Posts Tagged ‘vitamin d’
Possible 75% Cancer Mortality Reduction with Vitamin D
In this video, Carole Baggerly of Grassroots Health sits down with Dr. Cedric Garland of the University of California San Diego School of Medicine’s Moore’s Cancer Center, to discuss his breakthrough paper.
Dr. Garland has introduced a revolutionary new screening for cancer that could eliminate as many as 50,000 cases of breast cancer or colon cancer each year. Using a new computer modeling system that can detect cancer based on Vitamin D levels in the blood, this early detection ability means that physicians will no longer have to wait until a tumor is actually formed in order to detect it.
Vitamin D deficiency is a leading cause of these conditions, and can be overcome through nutritional supplements and exposure to the sun.
Vitamin D Deficiency Linked to Parkinson’s Disease Risk
Vitamin D is a “fat-soluble” vitamin produced by a small series of foods and produced within the body when ultraviolet rays from the sun hit the skin.
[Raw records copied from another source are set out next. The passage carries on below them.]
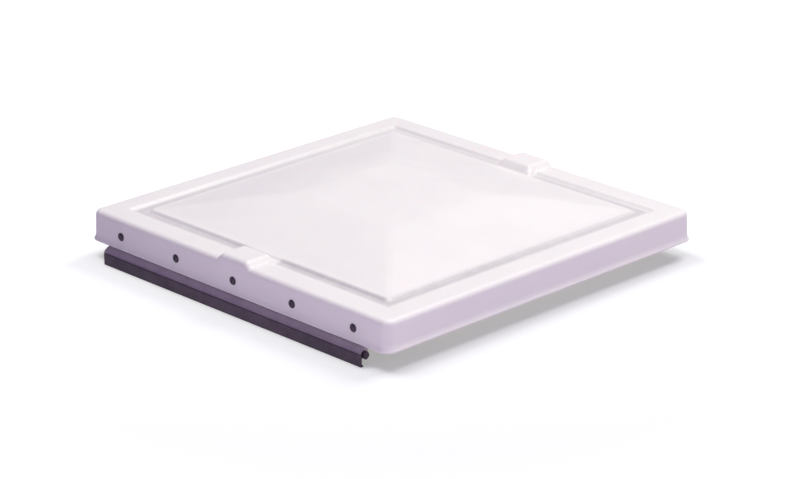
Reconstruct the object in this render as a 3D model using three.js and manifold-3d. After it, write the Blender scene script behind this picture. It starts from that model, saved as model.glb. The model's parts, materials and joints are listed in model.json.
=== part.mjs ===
// Roof vent cover: a square moulded lid with a low dome, hung along one side on a two-part extruded hinge.
// Millimetres, +Z up. X runs along the hinge, and +Y points from the hinge to the free edge.
// The origin is the centre of the footprint, on the plane that the hinge's foot stands on.
import * as THREE from "three";
import { mergeVertices } from "three/addons/utils/BufferGeometryUtils.js";
import Module from "manifold-3d";

const wasm = await Module();
wasm.setup();

// ---------------------------------------------------------------- driving dimensions

const GAP = 0.3; // left between pieces that touch

// Lid, measured from the centre of its square and from the bottom edge of its skirt.
const HALF = 200; // half the width of the skirt, above its lip
const SKIRT = 29.6; // height of the skirt up to the rim
const DRAFT = 0.4; // how much narrower the skirt is at the rim, each side
const WALL = 2.5;
const LIP = { out: 1.8, high: 2.6, slope: 1.2 }; // bead round the skirt's bottom edge
const EDGE = 4; // rounding between skirt and rim
const CORNER = 13; // plan radius of the skirt's corners
const GUTTER = { out: 176.5, in: 159.5, deep: 1.2, wall: 4 }; // round the foot of the dome, with sloping walls

// Dome
const DOME = { foot: 157, top: 62, high: 16.4, curve: 1.45, steps: 6 };
const DOME_CORNER = { foot: 12, top: 30 };
const CROWN = { half: 30, rise: 0.5, peak: 0.7 }; // the flat top is crowned a little

// Raised arches in the middle of the hinge side and of the free side
const ARCH = { foot: 46, top: 30, high: 5.4, setBack: 0.1, inner: { foot: 164.5, top: 172 }, under: 8 };

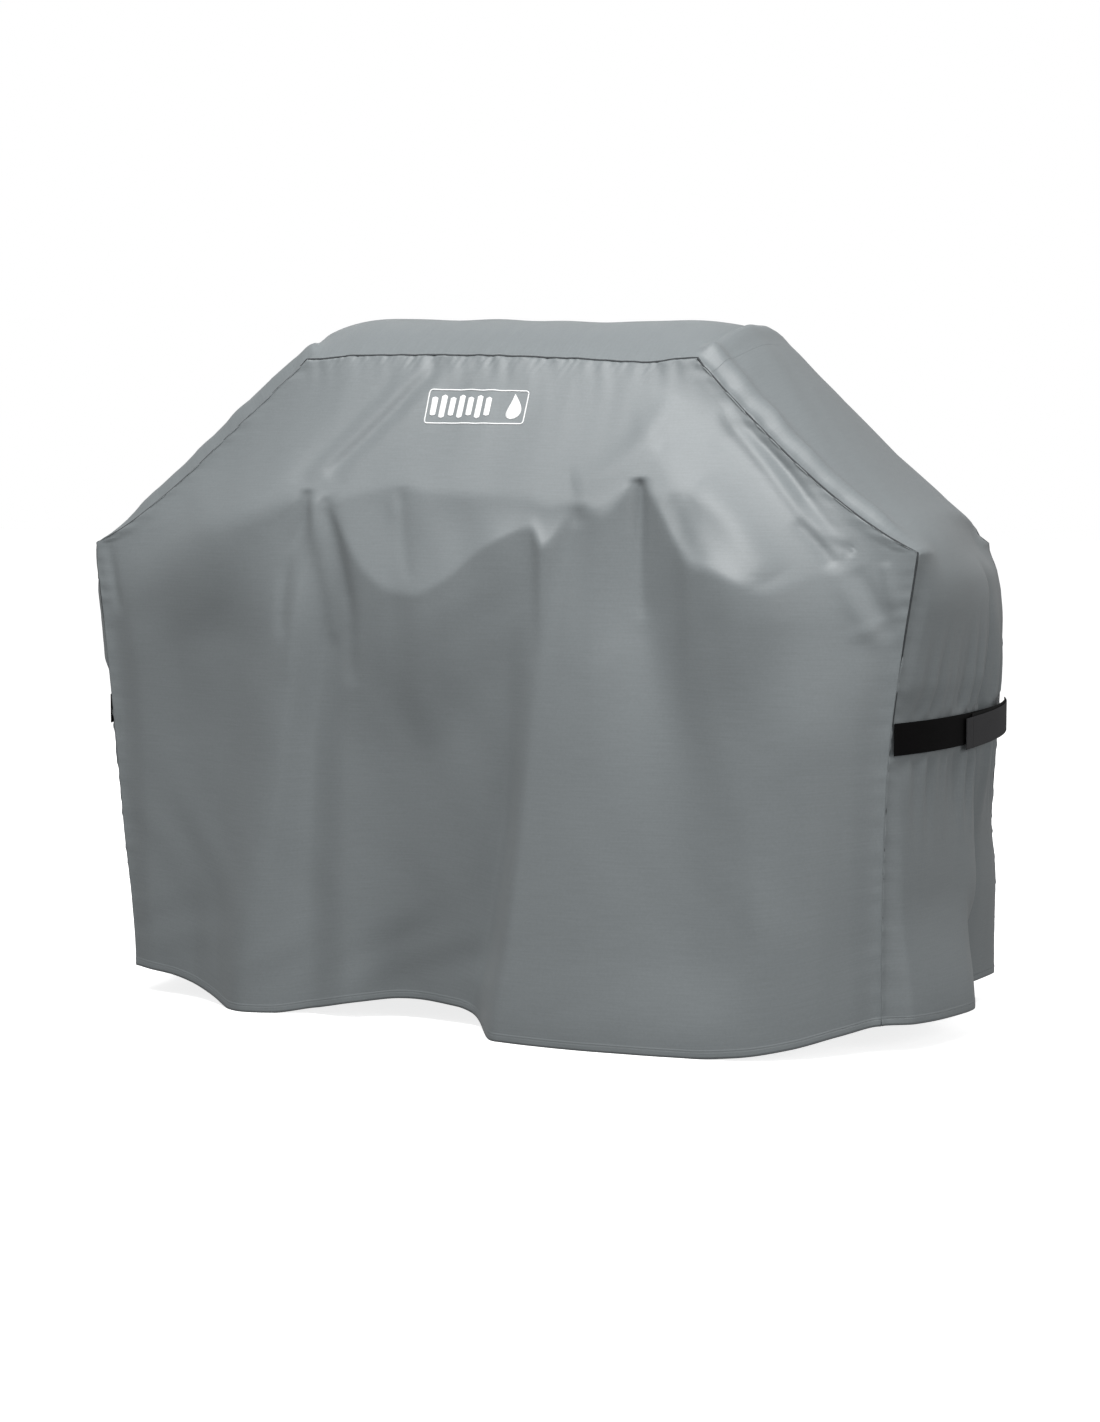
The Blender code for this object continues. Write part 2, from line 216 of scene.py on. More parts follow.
# How far each corner's seam stands outside the seam outline as it hangs on the grill.
CORNER_SHIFT = {
    (-1, -1): [(0.046, -0.012), (0.15, -0.006), (0.30, 0.006), (0.55, 0.012), (0.75, 0.013), (0.80, 0.008),
               (0.86, 0.014), (0.95, 0.016), (1.05, 0.006), (1.10, 0.0)],
    (-1, 1): [(0.046, 0.004), (0.45, 0.0), (0.79, 0.013), (0.95, 0.005), (1.10, 0.0)],
    (1, -1): [(0.046, 0.0), (0.50, 0.0), (0.56, 0.003), (0.600, -0.002), (0.640, 0.002), (0.660, -0.004),
              (0.676, 0.004), (0.72, 0.0), (1.10, 0.0)],
    (1, 1): [(0.046, 0.026), (0.20, 0.026), (0.32, 0.014), (0.45, 0.014), (0.55, 0.011), (0.66, 0.002),
             (0.74, -0.018), (0.79, -0.040), (0.825, -0.004), (0.87, 0.006), (1.00, 0.004), (1.05, -0.004),
             (1.10, -0.008)],
}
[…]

A study conducted in Finland, links higher levels of vitamin D to a lower risk of Parkinson’s disease.
The first hypothesis thought out by scientists from the National Institute for Health and Welfare, Helsinki, Finland, was that Parkinson’s disease “may be caused by a continuously inadequate vitamin D status leading to a chronic loss of dopaminergic neurons in the brain.”
The study was published in the July issue of Archives of Neurology, and by the end of the 29-year period, in which 3,173 Finnish men and women (between the ages of 50-79) free of Parkinson’s were followed, 50 of them had acquired the illness.
The researchers said Vitamin D “has been shown to exert a protective effect on the brain through antioxidant activities, regulation of calcium levels, detoxification, modulation of the immune system and enhanced conduction of electricity through neurons,” but still haven’t been able to clarify how this nutrient influences the risk of developing Parkinson’s disease.
Finland has limited amounts of sunlight, and so its population has constantly low vitamin D levels. After considering other elements such as the body mass of each subject and their physical activity, the subjects with the highest levels of vitamin D were found to have 67% lower risk of developing the illness than those with the lowest levels of vitamin D.
Many Americans also suffer from low Vitamin D levels, due to limited exposure to sunlight due to skin cancer concerns. Vitamin D supplements are recommended to prevent Vitamin D deficiency, which is linked to a number of health concerns including osteoporosis, autoimmune diseases, hypertension, muscle weakness and brain health.